Tuesday, May 8, 2012

I Can Speak Bird

Around 4:30 a.m. the birds starts singing their little heads off.  I used to think they were singing "Tweet tweet! Welcome to the new day!  Tweet Tweet!  The sun will be up soon!  Tweet Tweet!" accompanied by cavorting deer and scampering squirrels while tying bows around the trees a la  Disney.

But what they are really saying is "Tweet tweet!  Let's piss off all the menopausal women who are trying to go back to sleep!  Bwahahahahahahaha!  Tweet tweet!" while twirling teeny tiny mustaches.

Saturday, May 5, 2012

Random Thoughts in the Middle of the Night

I'm blaming a lot of things on menopause lately (inability to lose weight, eyebrow hairs that decided to migrate to my chin, dry skin, the all-purpose insanity).  But the one thing I really hate is the fact that I wake up at night and can't go back to sleep.  My husband will attest to the fact that I love to sleep and that I get mean when I am tired.  (I can hear him in my head attesting strongly right now.)  So what to do? Once I got a basket of ironing done.  But as nice as that was, the next morning I was tired, mean and had a burn on my finger.  Reading doesn't work because if it's a crap book I feel disappointed and if it's a good book I won't put it down and then there's that tired and mean thing to deal with.  Housework is out.  I don't like doing that when I'm awake so why would I do that when I'm supposed to be sleeping?  So usually I just lie there trying not to wake everyone up. I make a lot of mental to-do lists.  I plan a lot of scrapbook pages, stitching projects, home decor and organization projects. I'm good about the planning and starting, not so good with the finishing. (There goes my husband attesting strongly in my head again.  What is with him?)  I plan a lot of parties that I may or may not have an excuse for.  I make imaginary recipes based on what I have in my cupboards.  I spend the money I'd win in the lottery if I ever bothered to buy a ticket.  I talk to folks in my head - things I need to remember to tell them, things I should have said, things I'd never say but wish I could.

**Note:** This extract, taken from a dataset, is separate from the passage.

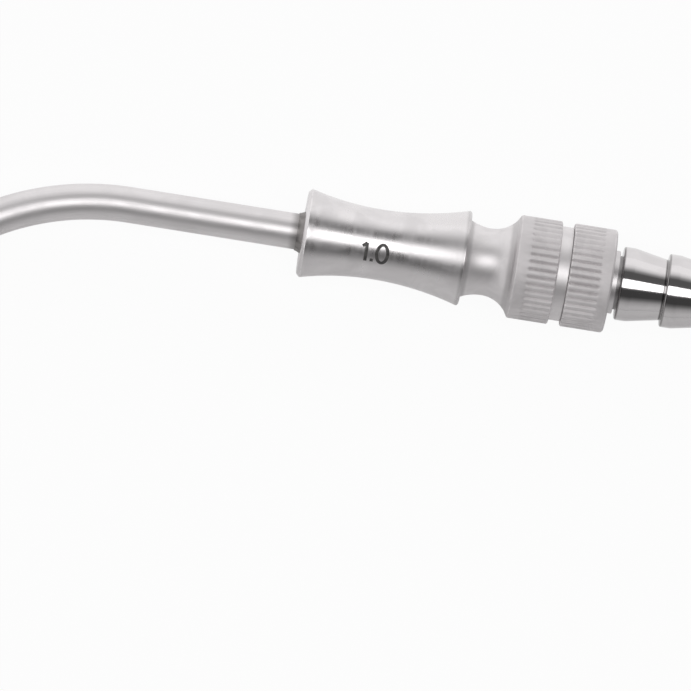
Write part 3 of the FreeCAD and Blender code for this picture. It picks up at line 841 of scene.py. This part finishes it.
make_suction_tube(drawn_steel)
make_braze(make_braze_alloy(effects))
make_sleeve(sleeve_polish)
make_hub(satin_steel)
make_thread(satin_steel)
make_seal(make_silicone(effects))
make_nozzle(nozzle_polish)
make_nut(satin_steel)
make_size_mark(make_etched_mark(effects))


# Stage, light and camera

def make_floor():
    """A pale paper floor; what the camera sees of it is mostly plain white, with a soft shadow.
    The metal sees a painted glow in it, brighter on the plus Y side."""
    mesh = bpy.data.meshes.new("floor_paper")
    corners = ((-1, -1), (1, -1), (1, 1), (-1, 1))
    mesh.from_pydata([(x * FLOOR_HALF, y * FLOOR_HALF, 0) for x, y in corners], [],
                     [(0, 1, 2, 3)])
    floor = bpy.data.objects.new("floor_paper", mesh)
    bpy.context.scene.collection.objects.link(floor)
    material, tree, shader = new_finish("paper_white")
    place = add(tree, "ShaderNodeTexCoord").outputs["Object"]
    fibre = noise(tree, place, 900.0, 3.0, 0.6)
    tree.links.new(mix(tree, fibre, (0.86,) * 3, (0.89,) * 3), shader.inputs["Base Color"])
    shader.inputs["Roughness"].default_value = 0.9
    shader.inputs["Specular IOR Level"].default_value = 0.1
    bump(tree, shader, fibre, 0.02)
    glow = add(tree, "ShaderNodeEmission", {"Color": (1, 1, 1, 1), "Strength": 1.0})
    path = add(tree, "ShaderNodeLightPath").outputs
    across = add(tree, "ShaderNodeSeparateXYZ", {0: place}).outputs[1]
    # Painted glow: to the metal, the floor is brighter on the plus Y side.
    painted_glow = spread(tree, across, *FLOOR_GLOW_Y, 0.0, FLOOR_SHEEN_GLOW)
    share = maths(tree, "ADD", maths(tree, "MULTIPLY", path["Is Camera Ray"], FLOOR_GLOW),
                  maths(tree, "MULTIPLY", path["Is Glossy Ray"], painted_glow), clamp=True)
    blend = add(tree, "ShaderNodeMixShader", {0: share, 1: shader.outputs[0], 2: glow.outputs[0]})
    tree.links.new(blend.outputs[0], tree.nodes["Material Output"].inputs["Surface"])
    material.cycles.emission_sampling = "NONE"
    mesh.materials.append(material)


def make_room():
    """White to the camera; to the metal, a studio with dark cards either side of the softbox."""
    world = bpy.data.worlds.new("studio_room")
    bpy.context.scene.world = world
    world.use_nodes = True
    tree = world.node_tree
    parts = add(tree, "ShaderNodeSeparateXYZ",
                {0: add(tree, "ShaderNodeTexCoord").outputs["Generated"]}).outputs
    tilt = maths(tree, "ARCTAN2", parts[1], parts[2])
    share = maths(tree, "ADD", maths(tree, "DIVIDE", tilt, math.tau), 0.5)
    ramp = add(tree, "ShaderNodeValToRGB", {0: share})
    stops = ramp.color_ramp.elements
    while len(stops) > 1:
        stops.remove(stops[-1])
    for index, (degrees, level) in enumerate(ROOM):
        stop = stops[0] if index == 0 else stops.new(0.5 + degrees / 360)
        stop.position = 0.5 + degrees / 360
        stop.color = (level, level, level, 1.0)
    ramp.color_ramp.interpolation = "LINEAR"
    room = tree.nodes["Background"]
    toward_hose = spread(tree, parts[0], *ENDS)
    toward_tube = spread(tree, maths(tree, "MULTIPLY", parts[0], -1.0), *ENDS)
    one_end = mix(tree, toward_hose, ramp.outputs[0], (HOSE_END,) * 3)
    tree.links.new(mix(tree, toward_tube, one_end, (TUBE_END,) * 3), room.inputs["Color"])
    room.inputs["Strength"].default_value = ROOM_LEVEL
    white = add(tree, "ShaderNodeBackground", {"Color": (1, 1, 1, 1), "Strength": 1.0})
    path = add(tree, "ShaderNodeLightPath").outputs
    blend = add(tree, "ShaderNodeMixShader",
                {0: path["Is Camera Ray"], 1: room.outputs[0], 2: white.outputs[0]})
    tree.links.new(blend.outputs[0], tree.nodes["World Output"].inputs["Surface"])


def make_softbox():
    """A rectangular softbox, its long side along the handle."""
    data = bpy.data.lights.new("softbox_above", "AREA")
    data.shape = "RECTANGLE"
    data.size, data.size_y = SOFTBOX_SIZE
    data.energy = SOFTBOX_WATTS
    lamp = bpy.data.objects.new("softbox_above", data)
    lamp.location = SOFTBOX_AIM + Vector(SOFTBOX_RISE)
    out = Vector(SOFTBOX_RISE).normalized()
    side = (Vector((1, 0, 0)) - out * out.x).normalized()
    lamp.rotation_euler = Matrix((side, out.cross(side), out)).transposed().to_euler()
    lamp.visible_camera = False
    bpy.context.scene.collection.objects.link(lamp)


def make_camera():
    """Looks down on the handle, whose axis runs down to the right by SLOPE in the picture."""
    data = bpy.data.cameras.new("camera_above")
    camera = bpy.data.objects.new("camera_above", data)
    bpy.context.scene.collection.objects.link(camera)
    tilt = DIP + LEAN
    along = Vector((math.cos(tilt), 0, math.sin(tilt)))
    back = Vector((-math.sin(tilt), 0, math.cos(tilt)))
    right = along * math.cos(SLOPE) + Vector((0, math.sin(SLOPE), 0))
    up = Vector((0, math.cos(SLOPE), 0)) - along * math.sin(SLOPE)
    front = HANDLE @ Vector((0, 0, 0))
    camera.location = front + (right * VIEW_RIGHT - up * VIEW_DOWN) * MM + back * VIEW_DISTANCE
    camera.rotation_euler = Matrix((right, up, back)).transposed().to_euler()
    data.sensor_width = 36.0
    data.lens = data.sensor_width * VIEW_DISTANCE / (VIEW_WIDTH * MM)
    data.clip_start, data.clip_end = 0.05, 20.0
    bpy.context.scene.camera = camera


make_floor()
make_room()
make_softbox()
make_camera()
bpy.context.scene.view_settings.view_transform = "Standard"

In other words, normal stuff.

But more often my thinking goes like this:
  • You know that picture of Sissy Spacek that Amy Leibovitz took of her standing near a river with her husband on the horse?  The one where you can't see any of her husband except his leg?  Well, I sure hope that Sissy Spacek has a picture like that in her house where you can see the rest of her husband.  Because she'd like to see him, I'm sure.  And at Annie Leibovitz prices, you should have the whole person or at least get a heavy discount.  Why I care about the state of Sissy Spacek's picture frames is your guess as good as mine.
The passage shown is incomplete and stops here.